Haywood Securities Inc. acted as financial advisor to Northern Superior in connection with the Agreement.
About Northern Superior
Northern Superior is a reporting issuer in British Columbia, Alberta, Ontario and Québec, and trades on the TSX Venture Exchange under the symbol SUP, and the OTCQB Venture Market under the symbol NSUPF. The Company is currently focused on exploring its 100% owned Croteau Est (Québec) and Ti-pa-haa-kaa-ning (Northwestern Ontario) properties. Northern Superior is currently looking to option out its other 100% owned mineral properties in Québec and Northwestern Ontario.
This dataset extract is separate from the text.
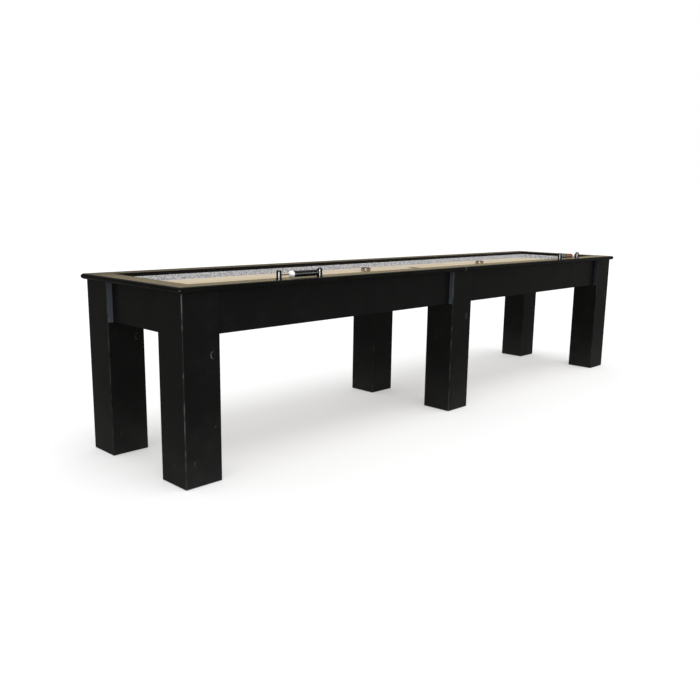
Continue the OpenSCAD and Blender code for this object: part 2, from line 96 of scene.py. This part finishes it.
class Recipe:
    """One material, with short calls for the nodes that make it up."""

    def __init__(self, name):
        self.material = bpy.data.materials.new(name)
        self.material.use_nodes = True
        self.tree = self.material.node_tree
        self.tree.nodes.clear()
        self.shader = self.tree.nodes.new("ShaderNodeBsdfPrincipled")
        output = self.tree.nodes.new("ShaderNodeOutputMaterial")
        self.tree.links.new(self.shader.outputs["BSDF"], output.inputs["Surface"])
        self.place = self.tree.nodes.new("ShaderNodeTexCoord").outputs["Object"]

    def feed(self, socket, value):
        """A link, a number or a colour into a socket."""
        if isinstance(value, bpy.types.NodeSocket):
            self.tree.links.new(value, socket)
        elif isinstance(value, tuple) and len(value) == 3 and socket.type == "RGBA":
            socket.default_value = (*value, 1.0)
        else:
            socket.default_value = value

    def set(self, name, value):
        self.feed(self.shader.inputs[name], value)

    def math(self, operation, a, b=0.0, c=0.0, clamp=False):
        node = self.tree.nodes.new("ShaderNodeMath")
        node.operation = operation
        node.use_clamp = clamp
        for socket, value in zip(node.inputs, (a, b, c)):
            self.feed(socket, value)
        return node.outputs[0]

    def vector(self, operation, a, b=(0.0, 0.0, 0.0), output=0):
        node = self.tree.nodes.new("ShaderNodeVectorMath")
        node.operation = operation
        self.feed(node.inputs[0], a)
        self.feed(node.inputs[1], b)
        return node.outputs[output]

    def axes(self, vector):
        node = self.tree.nodes.new("ShaderNodeSeparateXYZ")
        self.feed(node.inputs[0], vector)
        return node.outputs

    def joined(self, x, y, z):
        node = self.tree.nodes.new("ShaderNodeCombineXYZ")
        for socket, value in zip(node.inputs, (x, y, z)):
            self.feed(socket, value)
        return node.outputs[0]

    def normal(self):
        return self.tree.nodes.new("ShaderNodeNewGeometry").outputs["Normal"]

    def scaled(self, factors):
        return self.vector("MULTIPLY", self.place, factors)

    def noise(self, vector, scale, detail=3.0, rough=0.55):
        node = self.tree.nodes.new("ShaderNodeTexNoise")
        self.feed(node.inputs["Vector"], vector)
        node.inputs["Scale"].default_value = scale
        node.inputs["Detail"].default_value = detail
        node.inputs["Roughness"].default_value = rough
        return node.outputs["Fac"]

    def cells(self, vector, scale, feature="F1"):
        node = self.tree.nodes.new("ShaderNodeTexVoronoi")
        node.feature = feature
        self.feed(node.inputs["Vector"], vector)
        node.inputs["Scale"].default_value = scale
        return node.outputs["Distance"]

    def span(self, value, low, high, to_low=0.0, to_high=1.0, smooth=True):
        """The value taken from low..high to to_low..to_high and held there."""
        node = self.tree.nodes.new("ShaderNodeMapRange")
        node.interpolation_type = "SMOOTHSTEP" if smooth else "LINEAR"
        for socket, number in zip(node.inputs, (value, low, high, to_low, to_high)):
            self.feed(socket, number)
        return node.outputs["Result"]

    def blend(self, factor, a, b):
        """Colour a where the factor is 0 and b where it is 1."""
        node = self.tree.nodes.new("ShaderNodeMix")
        node.data_type = "RGBA"
        self.feed(node.inputs["Factor"], factor)
        colours = [s for s in node.inputs if s.type == "RGBA"]
        self.feed(colours[0], a)
        self.feed(colours[1], b)
        return next(s for s in node.outputs if s.type == "RGBA")

    def bump(self, height, distance, strength=1.0):
        node = self.tree.nodes.new("ShaderNodeBump")
        node.inputs["Strength"].default_value = strength
        node.inputs["Distance"].default_value = distance
        self.feed(node.inputs["Height"], height)
        self.set("Normal", node.outputs["Normal"])

    def either(self, a, b):
        return self.math("MAXIMUM", a, b)

    def both(self, a, b):
        return self.math("MULTIPLY", a, b)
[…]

For further information please visit the Company’s website at www.nsuperior.com or contact:
Thomas F. Morris P.Geo., PhD., FGAC
President and CEO
Tel: (705) 525 ‐0992
Fax: (705) 525 ‐7701
Cautionary Note Regarding Forward-Looking Statements
This Press Release contains forward-looking statements that involve risks and uncertainties, which may cause actual results to differ materially from the statements made. When used in this document, the words “may”, “would”, “could”, “will”, “intend”, “plan”, “anticipate”, “believe”, “estimate”, “expect” and similar expressions are intended to identify forward-looking statements. Such statements reflect our current views with respect to future events and are subject to such risks and uncertainties. Many factors could cause our actual results to differ materially from the statements made, including those factors discussed in filings made by us with the Canadian securities regulatory authorities. Should one or more of these risks and uncertainties, such actual results of current exploration programs, the general risks associated with the mining industry, the price of gold and other metals, currency and interest rate fluctuations, increased competition and general economic and market factors, occur or should assumptions underlying the forward looking statements prove incorrect, actual results may vary materially from those described herein as intended, planned, anticipated, or expected. We do not intend and do not assume any obligation to update these forward-looking statements, except as required by law. Shareholders are cautioned not to put undue reliance on such forward-looking statements.
Neither the TSX Venture Exchange nor its Regulation Services Provider (as that term is defined in the policies of the TSX Venture Exchange) accepts responsibility for the adequacy or accuracy of this release.